[start]

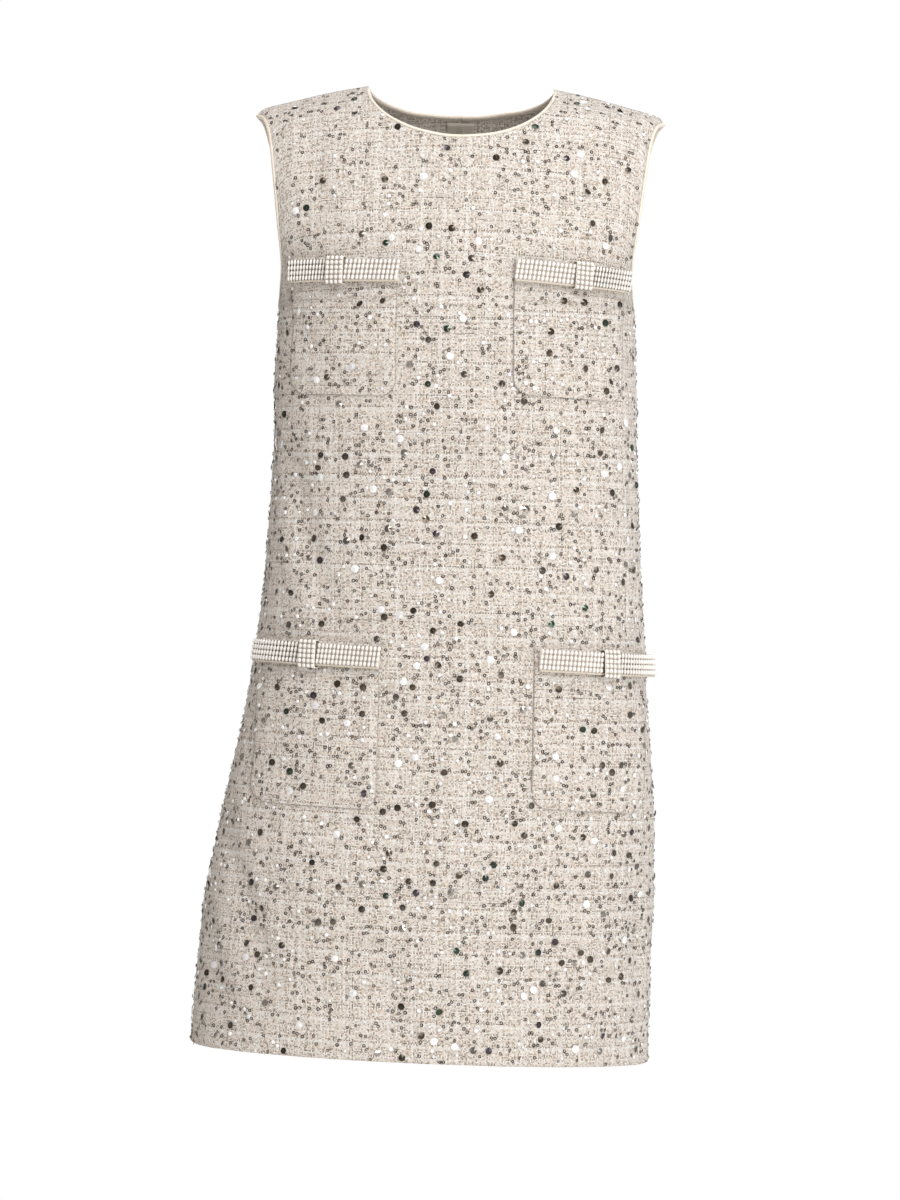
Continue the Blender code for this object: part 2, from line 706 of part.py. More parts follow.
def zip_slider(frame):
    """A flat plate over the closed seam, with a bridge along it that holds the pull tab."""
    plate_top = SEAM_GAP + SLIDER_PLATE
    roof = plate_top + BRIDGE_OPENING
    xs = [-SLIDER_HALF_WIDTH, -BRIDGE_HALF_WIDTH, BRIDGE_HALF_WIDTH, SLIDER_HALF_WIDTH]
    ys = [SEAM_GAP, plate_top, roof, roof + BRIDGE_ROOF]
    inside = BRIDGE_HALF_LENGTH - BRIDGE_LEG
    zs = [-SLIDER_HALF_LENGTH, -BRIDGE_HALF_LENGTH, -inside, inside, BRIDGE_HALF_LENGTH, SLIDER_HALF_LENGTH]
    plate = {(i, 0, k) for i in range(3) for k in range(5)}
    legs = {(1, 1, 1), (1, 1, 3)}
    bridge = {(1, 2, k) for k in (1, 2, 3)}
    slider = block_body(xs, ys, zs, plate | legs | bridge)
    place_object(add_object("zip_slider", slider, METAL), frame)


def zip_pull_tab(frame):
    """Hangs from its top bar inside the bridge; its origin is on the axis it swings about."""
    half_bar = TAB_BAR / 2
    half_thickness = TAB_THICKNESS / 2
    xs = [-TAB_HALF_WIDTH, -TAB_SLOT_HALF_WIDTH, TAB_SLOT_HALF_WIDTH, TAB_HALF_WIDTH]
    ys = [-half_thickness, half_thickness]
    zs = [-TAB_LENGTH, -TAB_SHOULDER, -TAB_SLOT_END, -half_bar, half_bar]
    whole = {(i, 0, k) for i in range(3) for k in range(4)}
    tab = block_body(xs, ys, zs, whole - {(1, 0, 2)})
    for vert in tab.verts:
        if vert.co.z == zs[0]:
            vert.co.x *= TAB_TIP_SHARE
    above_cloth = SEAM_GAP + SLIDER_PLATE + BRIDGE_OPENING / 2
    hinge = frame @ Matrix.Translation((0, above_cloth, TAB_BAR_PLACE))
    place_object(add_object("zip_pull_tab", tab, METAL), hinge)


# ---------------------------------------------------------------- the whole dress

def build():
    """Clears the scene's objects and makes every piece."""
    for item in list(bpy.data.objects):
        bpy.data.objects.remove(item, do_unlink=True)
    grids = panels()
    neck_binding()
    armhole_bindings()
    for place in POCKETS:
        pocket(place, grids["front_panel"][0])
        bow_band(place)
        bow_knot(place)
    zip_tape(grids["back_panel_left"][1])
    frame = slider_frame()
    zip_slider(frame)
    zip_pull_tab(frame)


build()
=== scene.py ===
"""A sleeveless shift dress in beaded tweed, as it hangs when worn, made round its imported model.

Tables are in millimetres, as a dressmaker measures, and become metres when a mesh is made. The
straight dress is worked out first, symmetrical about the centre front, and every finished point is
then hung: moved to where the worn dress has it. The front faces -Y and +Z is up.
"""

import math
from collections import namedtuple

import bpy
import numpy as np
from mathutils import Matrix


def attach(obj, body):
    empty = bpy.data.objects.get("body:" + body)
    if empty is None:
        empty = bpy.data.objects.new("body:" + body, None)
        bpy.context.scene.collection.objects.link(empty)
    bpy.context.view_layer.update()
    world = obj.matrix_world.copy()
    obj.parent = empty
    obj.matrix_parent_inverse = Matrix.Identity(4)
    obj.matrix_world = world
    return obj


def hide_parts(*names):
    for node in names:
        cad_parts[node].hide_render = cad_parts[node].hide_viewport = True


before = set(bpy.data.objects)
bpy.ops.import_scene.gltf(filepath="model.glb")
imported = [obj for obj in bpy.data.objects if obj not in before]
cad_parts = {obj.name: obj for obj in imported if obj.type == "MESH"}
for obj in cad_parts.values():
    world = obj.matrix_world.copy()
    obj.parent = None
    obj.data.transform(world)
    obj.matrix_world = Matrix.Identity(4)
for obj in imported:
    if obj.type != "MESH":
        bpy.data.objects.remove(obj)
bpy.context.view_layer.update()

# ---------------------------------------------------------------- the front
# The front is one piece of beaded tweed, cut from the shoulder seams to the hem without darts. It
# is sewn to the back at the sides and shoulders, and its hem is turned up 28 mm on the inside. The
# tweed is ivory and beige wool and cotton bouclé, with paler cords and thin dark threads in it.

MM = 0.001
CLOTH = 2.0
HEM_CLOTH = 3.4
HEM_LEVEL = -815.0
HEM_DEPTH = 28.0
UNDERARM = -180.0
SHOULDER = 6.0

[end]
[start]

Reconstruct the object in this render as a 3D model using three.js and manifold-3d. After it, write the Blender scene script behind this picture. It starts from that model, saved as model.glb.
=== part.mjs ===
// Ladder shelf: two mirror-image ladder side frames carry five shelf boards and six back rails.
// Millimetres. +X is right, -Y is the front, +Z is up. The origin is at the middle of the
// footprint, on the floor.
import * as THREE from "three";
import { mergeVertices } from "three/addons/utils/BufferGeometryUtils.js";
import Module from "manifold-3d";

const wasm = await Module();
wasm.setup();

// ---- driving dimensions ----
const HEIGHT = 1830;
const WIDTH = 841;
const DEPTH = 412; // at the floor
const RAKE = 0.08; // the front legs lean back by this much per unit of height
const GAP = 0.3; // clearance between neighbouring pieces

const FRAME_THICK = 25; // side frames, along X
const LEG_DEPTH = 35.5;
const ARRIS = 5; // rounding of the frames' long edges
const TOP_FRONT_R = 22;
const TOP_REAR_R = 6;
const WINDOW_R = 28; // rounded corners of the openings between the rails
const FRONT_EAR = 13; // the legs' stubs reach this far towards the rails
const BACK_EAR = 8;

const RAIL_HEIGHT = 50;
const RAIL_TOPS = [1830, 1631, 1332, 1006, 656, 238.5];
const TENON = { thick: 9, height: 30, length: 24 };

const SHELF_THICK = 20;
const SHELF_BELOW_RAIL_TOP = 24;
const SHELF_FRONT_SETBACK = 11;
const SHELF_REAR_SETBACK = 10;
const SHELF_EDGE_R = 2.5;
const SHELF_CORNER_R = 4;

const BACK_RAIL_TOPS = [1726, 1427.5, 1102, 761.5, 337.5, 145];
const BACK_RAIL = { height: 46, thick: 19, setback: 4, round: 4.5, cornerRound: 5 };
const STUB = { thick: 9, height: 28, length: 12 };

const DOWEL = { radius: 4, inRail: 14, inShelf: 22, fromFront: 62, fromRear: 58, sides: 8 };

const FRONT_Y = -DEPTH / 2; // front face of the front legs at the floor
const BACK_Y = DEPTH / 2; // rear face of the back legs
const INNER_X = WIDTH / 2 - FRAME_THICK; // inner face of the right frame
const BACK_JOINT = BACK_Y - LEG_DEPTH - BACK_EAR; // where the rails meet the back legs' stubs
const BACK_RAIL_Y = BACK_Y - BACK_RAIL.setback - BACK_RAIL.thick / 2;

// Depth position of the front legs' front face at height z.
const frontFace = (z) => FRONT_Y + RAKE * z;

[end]

Transcribe, exactly and without additions, the lines of the records above, beginning with the line that contains "bow_band(place)" and ending with the line that contains "from mathutils import Matrix", both included.

SOLVED PROBLEM.
        bow_band(place)
        bow_knot(place)
    zip_tape(grids["back_panel_left"][1])
    frame = slider_frame()
    zip_slider(frame)
    zip_pull_tab(frame)


build()
=== scene.py ===
"""A sleeveless shift dress in beaded tweed, as it hangs when worn, made round its imported model.

Tables are in millimetres, as a dressmaker measures, and become metres when a mesh is made. The
straight dress is worked out first, symmetrical about the centre front, and every finished point is
then hung: moved to where the worn dress has it. The front faces -Y and +Z is up.
"""

import math
from collections import namedtuple

import bpy
import numpy as np
from mathutils import Matrix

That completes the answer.